There is a genuine commitment from Treasury to constantly look at how they present the budget papers. I think you will see that this year we did the reader’s guide to the budget and did not do the budget at a glance. We changed that so people could use the reader’s guide and then apply that to the budget papers and hopefully navigate them in a way that was easier for people who do not routinely use budget paper 3 and budget paper 4 as conversation topics, unlike people in this place—which is an indication of where our lives have gone.

This budget gets the balance right. I understand that there will be criticism of every budget. It does not seek to impose unreasonable or significant increases in revenue. We could do that. Those decisions come to budget cabinet for consideration. When you are looking at deficits in the order that we are looking at for the 2010-11 year of $83 million, of course cabinet considered increases to rates over and above the wage price index. But we did not agree to it because we felt a measured and longer term approach to solving the budget deficit was achievable without imposing unreasonable revenue initiatives on the community. We sought to minimise those.

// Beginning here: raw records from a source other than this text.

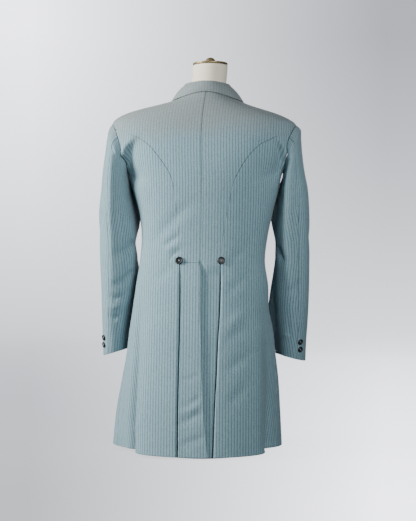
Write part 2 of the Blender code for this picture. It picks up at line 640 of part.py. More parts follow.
def add_button(name, diameter, place, normal, lift, horn):
    """A button with a raised rim and a dished middle, just off the cloth."""
    radius, thick = diameter / 2, diameter * 0.20
    profile = [(0, 0.6 * thick), (0.58 * radius, 0.6 * thick), (0.76 * radius, thick),
               (radius, 0.62 * thick), (0.86 * radius, 0), (0, 0)]
    made = turned(name, profile, 16, horn)
    normal = Vector(normal)
    made.location = Vector(place) + normal * lift
    made.rotation_mode = "QUATERNION"
    made.rotation_quaternion = normal.to_track_quat("Z", "Y")


def make_buttons(horn):
    """Two at the waist behind, two on each cuff and three in front."""
    for side, word in ((1, "left"), (-1, "right")):
        angle = back_angle(side, PLEATS(word, WAIST), np.array(WAIST))
        add_button("button_waist_" + word, WAIST_BUTTON, body(angle, WAIST),
                   body_normal(angle, WAIST), BUTTON_LIFT, horn)
        for number, (turn, station, lift) in enumerate(CUFF_BUTTONS[side], start=1):
            place = sleeve(side, np.array(turn), np.array(station))
            normal = sleeve_normal(side, np.array(turn), np.array(station))
            name = f"button_cuff_{word}_{number}"
            add_button(name, CUFF_BUTTON, place, normal, lift, horn)
    for number, height in enumerate(FRONT_BUTTON_HEIGHTS, start=1):
        angle = np.array(180.0)
        normal = body_normal(angle, height)
        place = body(angle, height) + normal * LAP_STEP
        add_button(f"button_front_{number}", FRONT_BUTTON, place, normal, BUTTON_LIFT, horn)


def make_form(linen):
    """The form: its shoulders a hair under the coat, free of it lower down."""
    angle = np.arange(0, 360, 12.0)
    loops = [ring_points(NECK_RINGS, angle, z) for z in (NECK_TOP, 1.000, 0.975, 0.961)]
    ease = SHOULDER_EASE * smooth_step(np.abs(np.cos(np.radians(angle))) / 0.40)
    for height in (0.955, 0.953, 0.950, 0.944, 0.938, 0.930, 0.922, 0.914, 0.905):
        level = np.full(angle.shape, height)
        under = (CLOTH + SEAT + ease)[:, None]
        loops.append(body(angle, level) - body_normal(angle, level) * under)
    for height in (0.870, 0.840, 0.806, 0.770, 0.735, 0.690, 0.645, 0.600, 0.555,
                   0.509, 0.465, 0.420, 0.380, 0.340, 0.290, FORM_BOTTOM):
        loops.append(ring_points(FORM_RINGS, angle, height))
    count = len(angle)
    points = np.concatenate(loops)
    faces = []
    for row in range(len(loops) - 1):
        for column in range(count):
            a = row * count + column
            b = row * count + (column + 1) % count
            faces += [(a, b, b + count), (a, b + count, a + count)]
    last = len(points) - count
    faces += [(0, k + 1, k) for k in range(1, count - 1)]
    faces += [(last, last + k, last + k + 1) for k in range(1, count - 1)]
    add_object("form_body", points, np.array(faces), linen)


def make_stand(iron, brass):
    """Neck cap and knob above, pole and base below."""
    top = NECK_TOP + SEAM
    shift = float(LEAN("shift", 1.040))
    cap = turned("neck_cap", [(0, CAP_HEIGHT), (0.0430, CAP_HEIGHT), (0.0470, CAP_HEIGHT / 2),
                              (0.0460, 0), (0, 0)], 24, brass)
    cap.location = (shift, 0, top)
    knob = turned("neck_knob", [(0, 0.0140), (0.0070, 0.0128), (0.0120, 0.0092),
                                (KNOB_RADIUS, 0.0045), (0.0130, 0), (0, 0)], 16, brass)
    knob.location = (shift, 0, top + CAP_HEIGHT + SEAM)
    turned("stand_base", [(0, BASE_HEIGHT), (0.020, BASE_HEIGHT), (0.024, 0.022), (0.040, 0.016),
                          (BASE_RADIUS - 0.008, 0.012), (BASE_RADIUS, 0.007), (BASE_RADIUS, 0),
                          (0, 0)], 40, iron)
    length = FORM_BOTTOM - BASE_HEIGHT - 2 * SEAM
    pole = turned("stand_pole", [(0, length), (POLE_RADIUS, length), (POLE_RADIUS, 0), (0, 0)],
                  16, iron)
    pole.location = (0, 0, BASE_HEIGHT + SEAM)


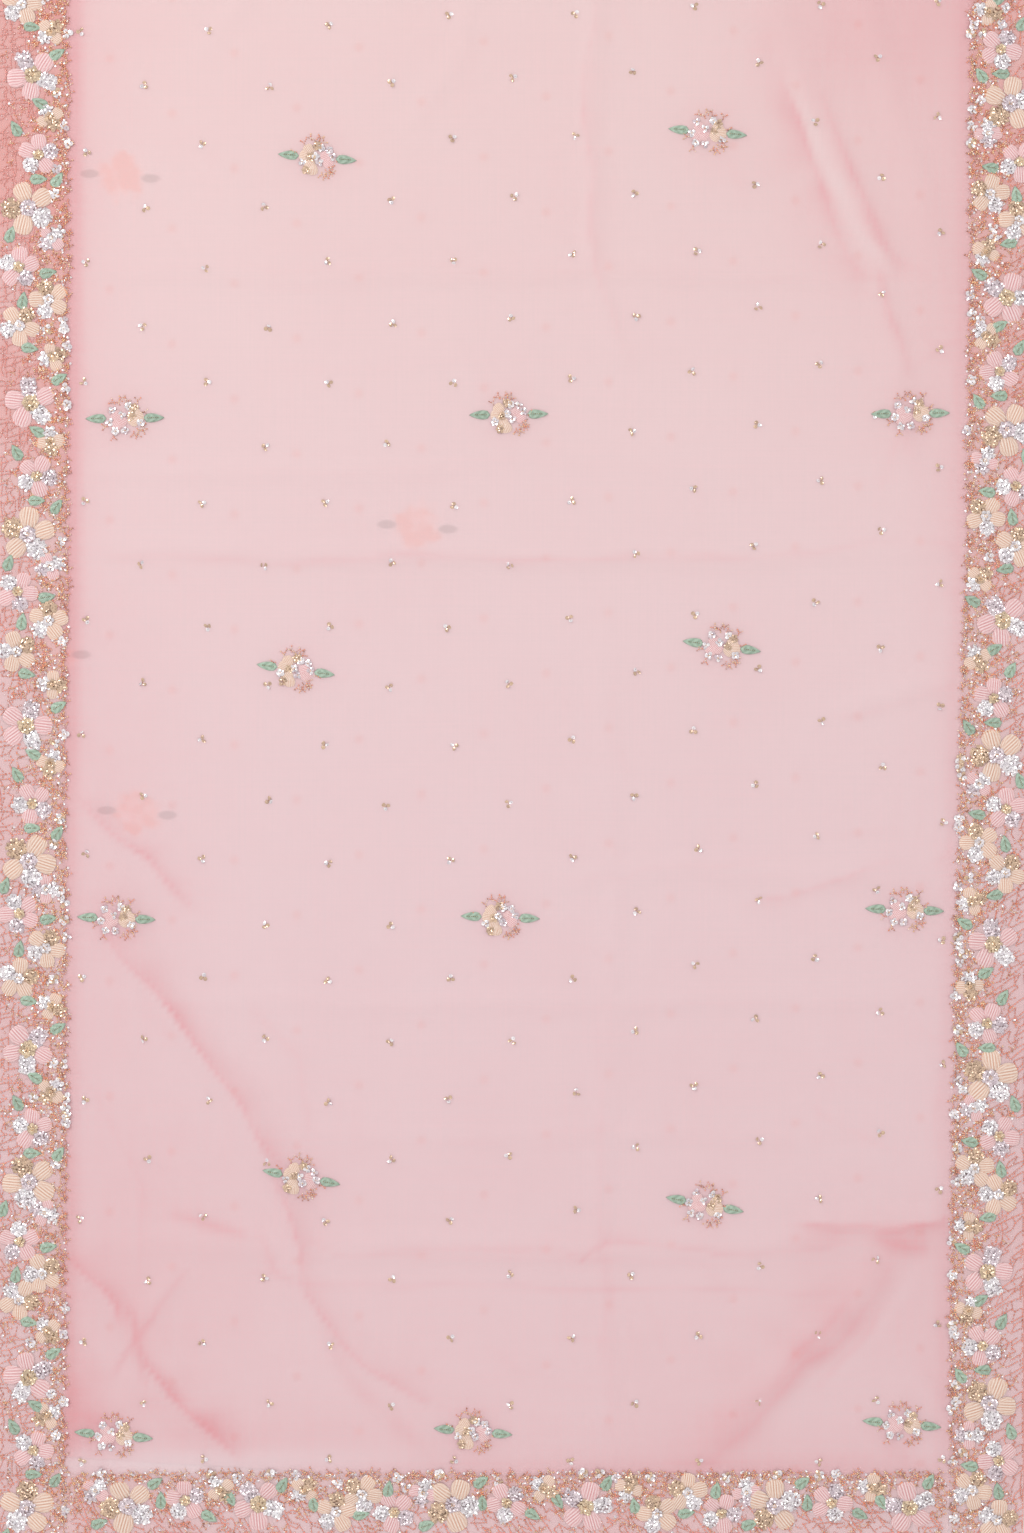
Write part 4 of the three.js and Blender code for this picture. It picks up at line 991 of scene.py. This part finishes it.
def laid_out(band, rows, clear):
    """Every place of a repeat along a band: along, in, its turn and its row of the table."""
    start, sway, turn, lift = BANDS[band]
    kept = []
    for repeat in range(-1, 8):
        for i, row in enumerate(rows):
            s = start + repeat * REPEAT + row[0] + sway * math.sin(repeat * 2.1 + i * 1.7)
            t = row[1] + lift * (1.0 - row[1] / 62.0) + sway * math.sin(repeat * 1.3 + i * 2.9)
            if clear < s < LENGTHS[band] - clear:
                kept.append((s, t, turn + i * 0.9 + repeat * 0.4, row))
    return kept


flowers = {band: laid_out(band, BAND_FLOWERS, 20.0) for band in BANDS}
leaves = {band: laid_out(band, BAND_LEAVES, 10.0) for band in BANDS}
print("flowers:", {band: len(rows) for band, rows in flowers.items()})

# %% [markdown]
# ## Petals, centres and leaves
# A flower alternates padded thread petals with petals of overlapping sequins, and a heap of
# sequins covers its middle. Sequins are sewn in rows like roof tiles, so each is laid on a
# slanted hexagonal grid and tipped a few degrees, and it is the tipping that makes some flash.

# %% Colours of thread and sequins
PEACH, PINK = tone(212, 187, 152), tone(214, 167, 174)
WHITE, LILAC = tone(244, 239, 239), tone(230, 216, 219)
TAUPE, GOLD = tone(220, 190, 160), tone(240, 202, 154)
RUST, BROWN, NET = tone(238, 160, 124), tone(184, 126, 96), tone(238, 160, 140)
LEAF, VEIN = tone(160, 184, 164), tone(150, 118, 78)
CREAM, HONEY = tone(250, 230, 204), tone(226, 202, 168)
BEAD_MIX = (CREAM, GOLD, RUST, RUST, BROWN, GOLD, RUST)
KINDS = {  # thread, how many petals and the turn between them, sequins of the others and of the centre
    "large peach": (PEACH, 5, 72, (TAUPE, WHITE), LILAC),
    "large pink": (PINK, 5, 72, (WHITE, LILAC), HONEY),
    "medium peach": (PEACH, 5, 72, (TAUPE, WHITE), WHITE),
    "medium pink": (PINK, 5, 72, (WHITE, LILAC), HONEY),
    "small peach": (PEACH, 4, 88, (TAUPE, WHITE), TAUPE),
    "small pink": (PINK, 4, 88, (LILAC, WHITE), WHITE),
}
chance = np.random.RandomState(7)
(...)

We could come out of deficit a lot earlier if we sought to slash the public sector, if we sought to not pay our staff any increase, if we sought to increase revenue across our revenue lines. Would that be a reasonable thing to do? The budget cabinet decided it was not. It decided to pull forward the budget plan by two years, and we can do that without imposing additional revenue. That is something governments have to consider every year, and the opposition would be no different. If they were in government, they would be looking at all of these issues as well, because they would be faced with the same dilemmas as we are. Just because we are a Labor government does not mean that the initiatives and the demands from government change or become greater than they would if there was, God forbid, a Liberal government in place.

These are the hard decisions that governments have to make. They are hard, and the government considers them at length. While you can pick and choose little projects, like Mrs Dunne has done tonight referring to the things she would not support and things she does, you cannot operate like that in government. It is all about trying to get the balance right. Every department has needs; they are all different. Some ministers prioritise their own areas above those of other ministers because they want to get a better deal for their own areas, but that is not the way it works. What you get at the end is a consensus document of compromise, and that is what a budget is. It is not everything we wanted to do and probably not everything we could do, but it was everything that was reasonable to do this year. Whilst we are facing the budget pressures that we are facing, that is a reasonable approach, and I think the community understands and believes that it is a reasonable approach.

We have big risks to our budget in the future. We have concerns, which are outlined in the budget, in terms of the outlook and summary of major risks. They largely rest on the commonwealth’s action taken to recover their budget and what that means for the ACT. That remains our biggest concern, and this government will continue to lobby the commonwealth on that issue alone.